During the testing, each pixel may be assigned a probability of the possible feature class labels. Subsequently, the feature class label corresponding to the highest probability may be assigned to the pixel. From all the assigned feature class labels, the fraction and/or proportion of each maceral classes may be calculated. The appearances of the different phases of the coal microstructures may vary in different samples. Therefore, to capture the variability of the phases for feature extraction, the intensity profile of formation of different phases of the coal may be analyzed rather than using any textural features. The key aspect in capturing the variability of data is the random forest classifier.

A comparison between manual and automated petrography approach:
In an embodiment, the manual calculation of the proportion of the different maceral classes in the coal sample may be time consuming and dependent on the efficiency of the expert/petrographer. Also, in the manual maceral analysis, the percentage of the petrographic phases may be estimated by analyzing and doing at least 500 point counts. Whereas, in the machine learning based approach disclosed in the present disclosure, around 300 images of the coal sample may be considered for estimating the percentage of the petrographic phases as an average of result of analyzing those images. That is, for an image having ‘r’ rows and ‘c’ columns of pixels, the machine learning model of the present disclosure analysis a total of ‘rc’ points. Whereas, in the manual petrographic analysis, only one point per image may be analyzed. This evidently indicates the higher accuracy of petrography analysis resulting from the approach of the present disclosure.
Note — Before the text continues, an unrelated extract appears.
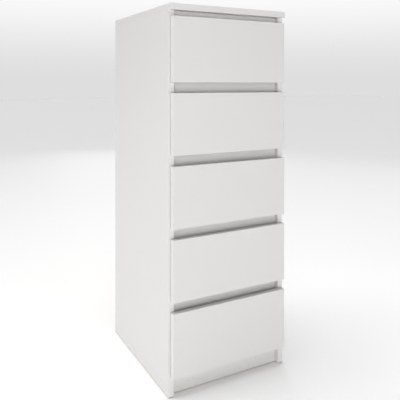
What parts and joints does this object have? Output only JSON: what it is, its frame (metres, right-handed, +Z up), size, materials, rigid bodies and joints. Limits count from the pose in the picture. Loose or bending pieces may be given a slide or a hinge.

Also, the machine learning based approach of the present disclosure may be fast and accurate than the manual petrography. For instance, the proposed method may perform overall classification 24 times faster compared to the manual petrography. Also, experimental results indicate close to 90% accuracy in the classification for a limited data set for certain petrographic phases like vitrinite, inertinite and the like.

Table A below summarizes results from four different datasets each consisting of approximately 460 images, which is compared with the results obtained from the manual petrography.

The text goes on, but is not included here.